Crawford
I appreciated Crawford’s connecting of the previously disparate, from describing interaction as a spectrum rather than a duality to encouraging interdisciplinary collaboration instead of disciplinary arrogance. In that same vein, I want to expand and connect two of Crawford’s ideas: interaction as a spectrum and interaction as requiring at least two participants. When the latter concept is added into the former model, the spectrum expands from uni-axial to multi-axial, the number of axes representing the number of involved entities. Each axis would represent the amount of action taken by each participant, resulting in two-dimensional spectrum that shows relative action. This model might be more useful to designers in evaluating interactions in order to understand which part of the interaction requires attention.
Norman
The poor quality of the design of the everyday interactions of our campus is astounding.
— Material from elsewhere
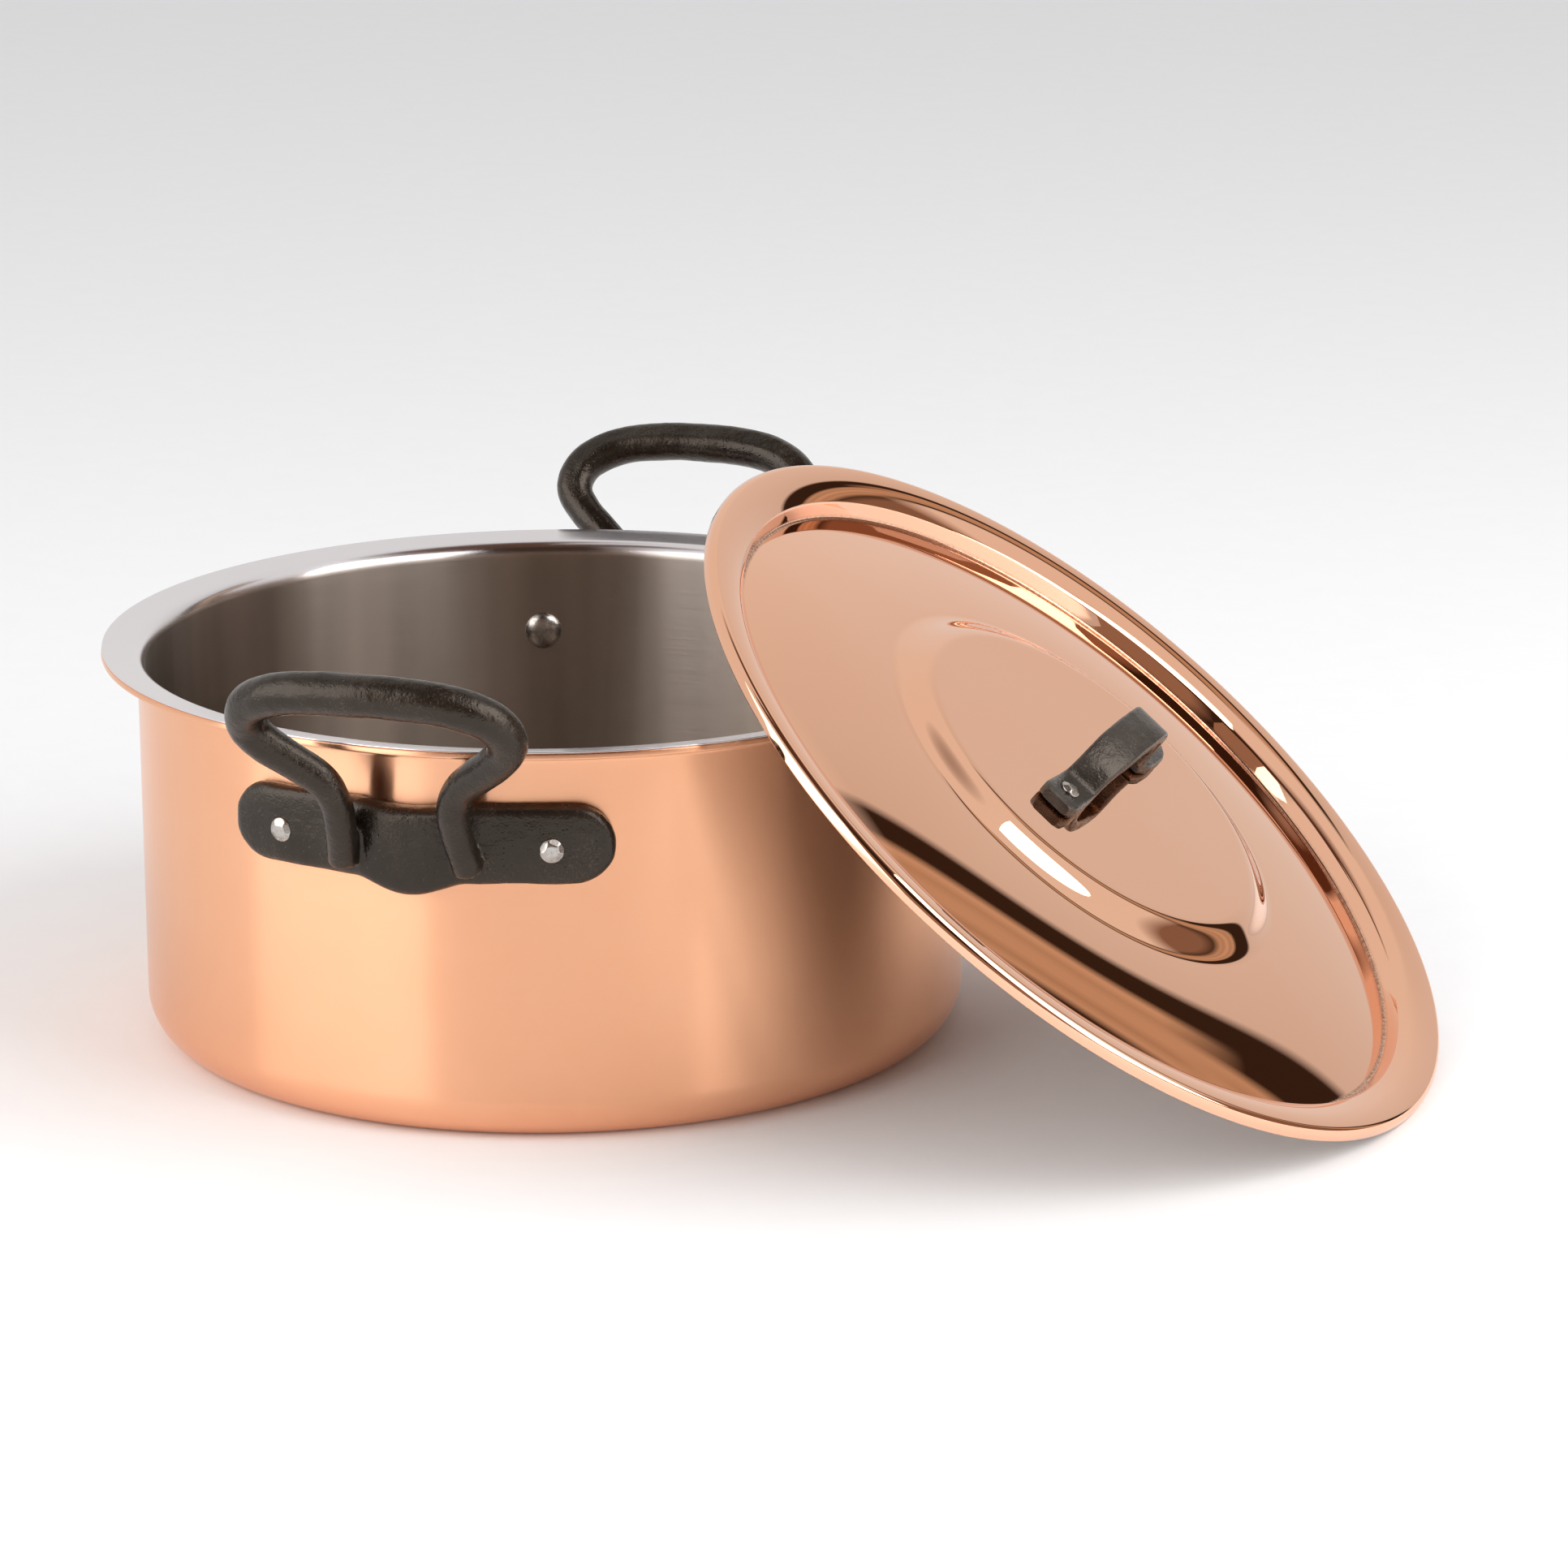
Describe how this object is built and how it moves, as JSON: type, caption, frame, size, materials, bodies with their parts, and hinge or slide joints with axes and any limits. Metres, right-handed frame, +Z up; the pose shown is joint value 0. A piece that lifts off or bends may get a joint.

Doors with pull signifiers that push; arrows which do not point to their location or point to nowhere at all; and high line paths which feel forced at best and illogical at worst, combine to make everyday life here unnecessarily stressful. While Norman might qualify these interactions as poor and in need of redesign, this qualification may rest upon an improper assertion of values into a context to which they do not belong . What if that which Norman might inhibited affordances and poor signifiers might result from an emphasis on the value of security over freedom (or freedom through security)? When I read Norman’s work, while I am being educated about the basic concepts surrounding action, I am also reflecting on the author’s and the discipline’s own fundamental values, and how those shape the moral judgments underpinning the writing. If my concern is phrased as a question, it might be: how does one create good design when the judgement of good design means judging the users’ values as bad? If a signifier which is intended to confuse successfully confuses users, is it good design?